Arguably, the REACH Regulation, though not specifically concerned with water quality, may actually have greater long-term beneficial impacts upon the aquatic environment than the Water Framework Directive. This is because of the capacity of product-orientated chemicals legislation to restrict marketing of harmful substances before they find their way into the aquatic environment. Action based upon life-cycle thinking about products has the potential to be more effective than trying to address diffuse pollutants through land use regulation and is certainly more effective than regulation of end-of-pipe emissions.
What all these developments illustrate is a shifting paradigm of environmental regulation. The traditional perception, of emissions from manufacturing activities as the key problem, has been supplemented by an appreciation that manufacturing of products is not the end of the matter. Increasingly, significant impacts arise from the distribution, use and disposal of products and a wider regulatory perception is needed to encompass this. Post-industrial societies need post-industrial environmental laws and, to some extent, developments since the 1980s reflect this progression.
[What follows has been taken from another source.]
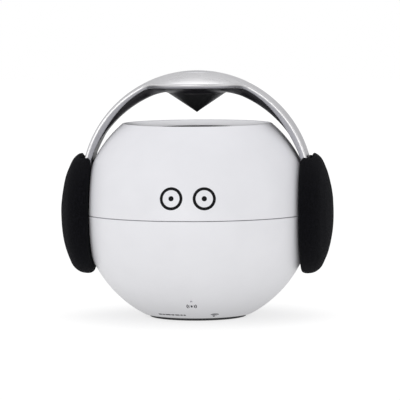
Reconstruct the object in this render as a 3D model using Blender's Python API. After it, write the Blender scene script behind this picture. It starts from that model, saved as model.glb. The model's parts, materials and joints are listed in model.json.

However, perceptions of activities that need to be regulated may not have shifted as far or as fast as is needed. Restricting industrial activities is politically less problematic than regulating the lifestyles and patterns of consumption of people who comprise the electorate. Whilst more stringent controls upon industrial emissions may be regarded as an election vote-winner, convincing people that their consumption of certain goods and services, including energy and transport, must be reduced for environmental reasons is significantly more challenging. Lifestyle regulation, within a liberal democracy, must be seen as the key objective for the future. In retrospect, the original article reflects its time: at the cusp of the old and new thinking about environmental laws.